Novelist Charles Fergus
GREENSBORO – The Galaxy Bookshop and Greensboro Free Library will host an evening with Charles Fergus, author of the new mystery novel “A Stranger Here Below,” at 7 p.m. Tuesday, June 18, at the Greensboro Free Library.
The book is the first in a planned series featuring Pennsylvania Dutch Sheriff Gideon Stoltz. The setting is 1835, in western Pennsylvania, and Sheriff Stoltz is struggling to find trust and acceptance in the town where he and his new bride have settled. When he discovers the dead body of his friend – a respected judge – the mistrust of the townspeople and his own past trauma drive Stoltz to dig deeper into the community’s buried secrets, no matter the cost.
Fergus has written more than a dozen books, mostly non-fiction works about nature and wildlife. He grew up in central Pennsylvania and graduated with a degree in writing from Penn State University. Fergus and his wife, fellow writer Nancy Marie Brown, now live on an old farm in the Northeast Kingdom.
Admission is free; call 802-472-5533, or go online to https://galaxybookshop.com.
Make Music Day
BURLINGTON – 1 to 7 p.m. Friday, June 21 is Make Music Day, an all-day “Across the ZOO-niverse” festival that will be making noise in the main room at Fletcher Free Library. The event will host a remarkably diverse lineup of Vermont musicians. They are coming together to celebrate inclusiveness and the vital role libraries play in protecting an open society, a healthy democracy, a vibrant community, the common good and freedom of speech.

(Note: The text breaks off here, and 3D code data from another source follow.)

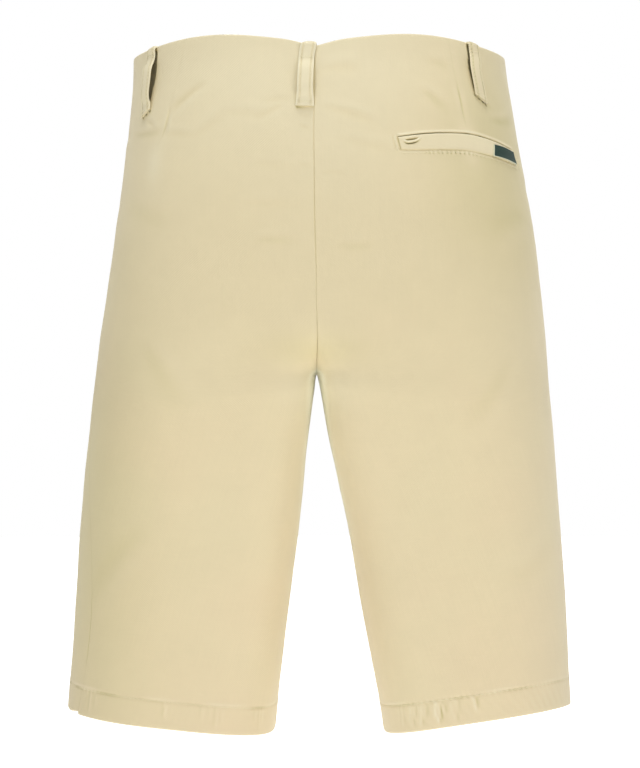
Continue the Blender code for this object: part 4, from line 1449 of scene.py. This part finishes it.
def loop_piece(row, finish):
    """A belt loop: a strip folded over the waist edge, tacked at its top and its foot."""
    depth, out = (values * MM for values in loop_profile(row))
    side, name = row["side"], f"belt_loop_{row['name']}"
    angle = np.full(len(depth), math.radians(90 - row["degrees"]))
    outward = normal(side, angle, np.minimum(-depth, -2 * MM))
    sideways = unit(np.cross(outward, (0, 0, 1.0)))
    sideways *= np.sign(sideways[:, :1])
    down = np.clip(depth / (row["foot"] * MM), 0, 1)
    shift = loop_shift(row, down) + LOOP_SWAY[0] * np.sin(down * LOOP_SWAY[1] + row["degrees"])
    for _ in range(3):
        shift = np.convolve(np.pad(shift, 4, mode="edge"), np.full(9, 1 / 9), mode="valid")
    centre = surface(side, angle, -depth) + outward * out[:, None] + sideways * shift[:, None]
    tangent = unit(np.gradient(centre, axis=0))
    across = unit(sideways - tangent * (sideways * tangent).sum(axis=1, keepdims=True))
    face = np.cross(across, tangent)
    face *= np.sign((face * outward).sum(axis=1)[len(face) // 2])
    wide, skewed, doubled = (smooth((down - start) / length)
                             for start, length in (LOOP_WIDENS, LOOP_SKEWS, LOOP_DOUBLES))
    width = (row["width"] + (row["foot_width"] - row["width"]) * wide) * MM
    skewed = row["skew"] / row["width"] * skewed
    doubled = 1 + LOOP_DOUBLED * doubled
    folded = smooth((5 * MM - depth) / (6 * MM)) * smooth(np.arange(len(depth)) / (len(depth) / 9))
    share = np.sin(np.linspace(-math.pi / 2, math.pi / 2, LOOP_RING))
    points, tones = [], []
    for turned in (1, -1):
        for s in share[::turned]:
            x = s * width / 2
            inset = np.abs(np.abs(x) - (width / 2 - LOOP_STITCH_INSET))
            dip = LOOP_GROOVE * bump(inset, 0.60 * MM)
            belly = LOOP_BELLY * (1 - s * s)
            half = LOOP_WALL / 2 * (1 - 0.75 * abs(s) ** 7) * (doubled if turned < 0 else 1)
            level = turned * half + (belly - dip if turned > 0 else -0.5 * dip)
            slid = centre + across * x[:, None] + tangent * (skewed * x)[:, None]
            lowered = row["droop"] * (0.5 + 0.5 * s * SIGN[side]) + 1.0 * abs(s) ** 5
            slid[:, 2] -= lowered * MM * folded
            points.append(slid + face * level[:, None])
            # the face is paler by its painted light, the rims paler with wear and more so where that
            # light is stronger, and the stitch grooves darker with painted shade
            rim = LOOP_RIM_TONE * smooth((abs(s) - 0.86) / 0.12) * (0.3 + row["pale"])
            tones.append(row["pale"] + rim - LOOP_GROOVE_SHADE * bump(inset, 0.45 * MM))
    grid = np.stack(points, 1)
    rows, columns = grid.shape[:2]
    middle = grid[rows // 2]
    u = run_along(np.concatenate([middle, middle[:1]]))[:-1]
    uv = np.stack(np.broadcast_arrays(u[None, :], run_along(centre)[:, None]), -1).reshape(-1, 2)
    piece = add_piece(f"{name}_cloth", grid.reshape(-1, 3), tube_faces(rows, columns), finish, uv,
                      np.stack(tones, 1).ravel())
    root_piece(piece, name)
    # two rows of stitches down its face, and a bar tack across its foot and its top
    lines = []
    shown = (depth > 1.0 * MM) & (np.arange(len(depth)) > len(depth) // 8)
    for edge in (-1, 1):
        x = edge * (width / 2 - LOOP_STITCH_INSET)
        line = centre + across * x[:, None] + tangent * (skewed * x)[:, None]
        line = line + face * (LOOP_WALL / 2 + LOOP_SEWN)
        lines.append(stitch_line(line[shown], face[shown], *LOOP_STITCH))
    for tack, bars, outside in zip((row["foot"] - LOOP_BAR_RISE, row["tack"]), LOOP_BARS, (0, 1)):
        i = int(np.argmin(np.abs(depth - tack * MM) + outside * (out < 0)))
        zigzag = np.linspace(-1, 1, 2 * bars + 1) * (width[i] / 2 - LOOP_BAR_INSET)
        lift = np.where(np.arange(2 * bars + 1) % 2, LOOP_BAR_WIDTH, -LOOP_BAR_WIDTH)
        slide = skewed[i] * zigzag + lift
        bar = centre[i] + across[i] * zigzag[:, None] + tangent[i] * slide[:, None]
        bar = bar + face[i] * (LOOP_WALL / 2 + LOOP_BAR_SEWN)
        lines.append((bar[:-1], bar[1:], np.repeat(face[i][None], 2 * bars, 0)))
    add_stitches(f"{name}_stitches", lines, LOOP_THREAD)
    return piece


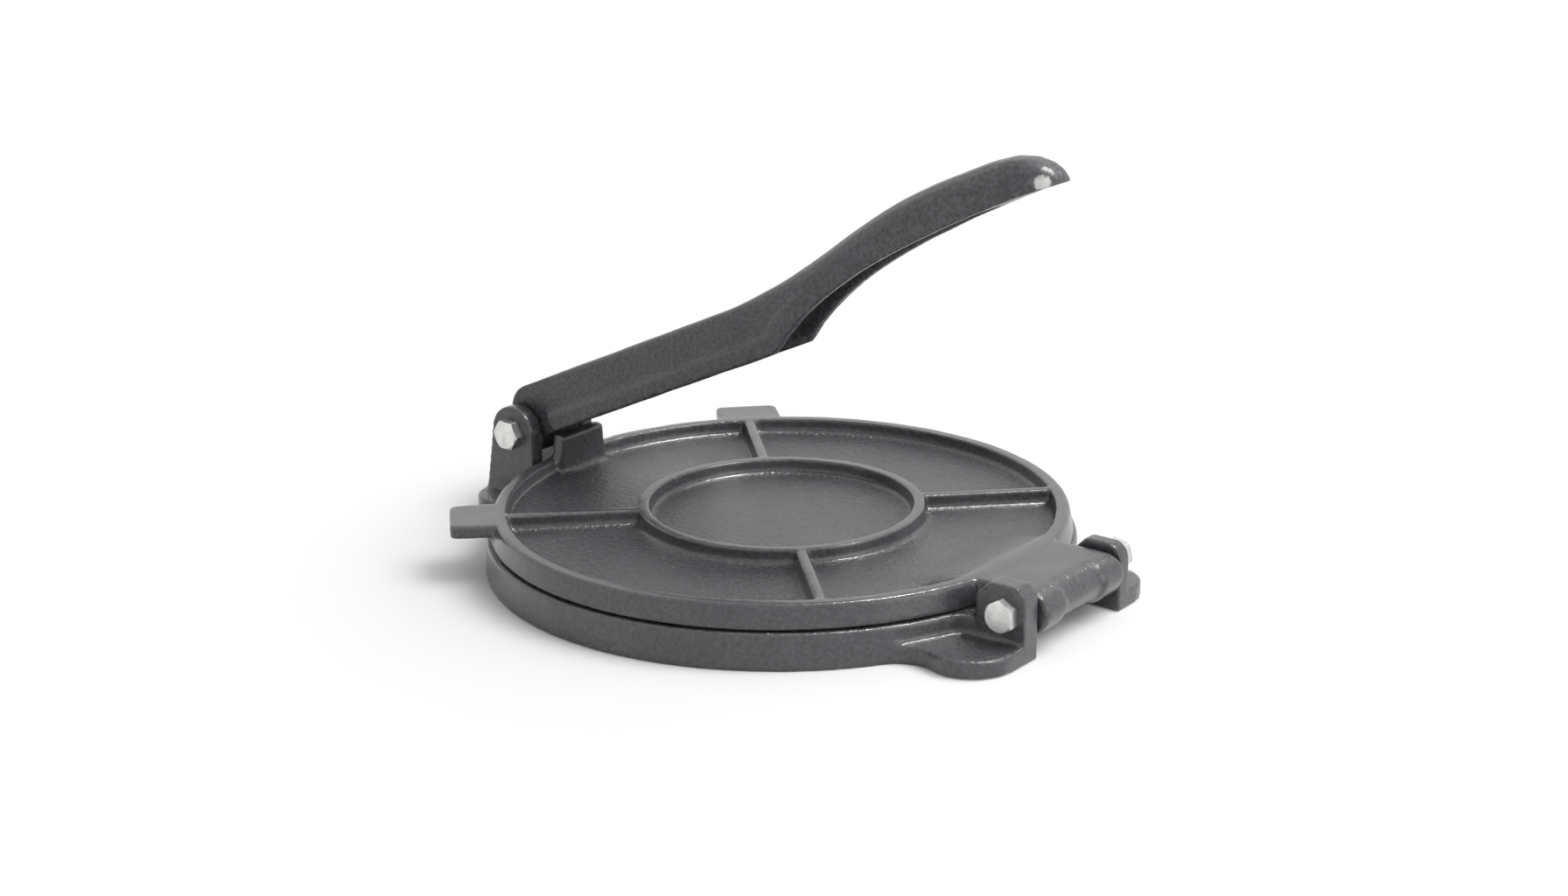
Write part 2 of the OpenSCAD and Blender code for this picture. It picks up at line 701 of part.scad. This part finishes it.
module at_hinge() {
    translate([hinge_x, 0, hinge_z]) children();
}

module at_pivot() {
    translate([-pivot_x, 0, pivot_z]) children();
}

module hinge_bolt() {
    at_hinge() bolt(hinge_out_y, nut_out_y, hinge_head_turn);
}

module hinge_nut() {
    at_hinge() nut(nut_out_y);
}

module hinge_washer() {
    at_hinge() washer(nut_out_y);
}

module lever_bolt() {
    at_pivot() bolt(pivot_out_y, pivot_out_y, lever_head_turn);
}

module lever_nut() {
    at_pivot() nut(pivot_out_y);
}

module lever_washer() {
    at_pivot() washer(pivot_out_y);
}

base_plate();
top_plate();
lever();
hinge_bolt();
hinge_nut();
hinge_washer();
lever_bolt();
lever_nut();
lever_washer();
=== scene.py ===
# The tortilla press as it stands in the photograph: closed, with its lever raised at a slant.
# Units are metres, except where a comment says millimetres. The castings are remeshed copies of
# the CAD solids with soft, grainy skins, and the fasteners are modelled here in full.
import math

import bmesh
import bpy
import numpy as np
from mathutils import Matrix, Vector, noise


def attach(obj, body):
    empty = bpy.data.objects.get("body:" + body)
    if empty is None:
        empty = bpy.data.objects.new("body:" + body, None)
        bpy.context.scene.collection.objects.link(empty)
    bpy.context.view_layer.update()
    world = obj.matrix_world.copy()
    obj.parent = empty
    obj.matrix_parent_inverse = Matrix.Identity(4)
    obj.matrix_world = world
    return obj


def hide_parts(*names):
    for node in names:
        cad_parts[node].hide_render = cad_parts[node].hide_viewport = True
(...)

“This extended live music showcase of artists from across the state is diverse in genre, gender, age, and culture,” explained James Lockridge, co-instigator of the event and executive director of Big Heavy World. “We want to highlight literacy, mindfulness and respect – and the intensity with which Vermonters love our libraries where all these values are cherished and celebrated daily.”
The bands and artists featured are upcoming world fusion wonder kid and violinist Emma Back; nationwide touring singer-songwriter Hunter Paye; funky indie rock quartet Beards and Glasses; award-winning fringe nerd-rock band David Rosane & The Zookeepers; stellar multi-instrumentalist and activist Sara Grace and the powerful literary and artistic voice of Senayit.
The event is free and for all ages; go online to https://bigheavyworld.com/makemusic. The Fletcher Free Library is located at 235 College St.
‘Whose Live Anyway?
BURLINGTON – The current cast members of the Emmy-nominated TV show Whose Line Is It Anyway? present their new improv tour, “Whose Live Anyway?” on the Flynn main stage at 8 p.m. Saturday, June 22.
“Whose Live Anyway?” is 90 minutes of improvised comedy and song all based on audience suggestions. Cast members Greg Proops, Jeff B. Davis, Dave Foley, and Joel Murray leave audiences gasping with the witty scenes they invent before their eyes. Audience participation is key to the show so bring your suggestions and you might be asked to join the cast onstage!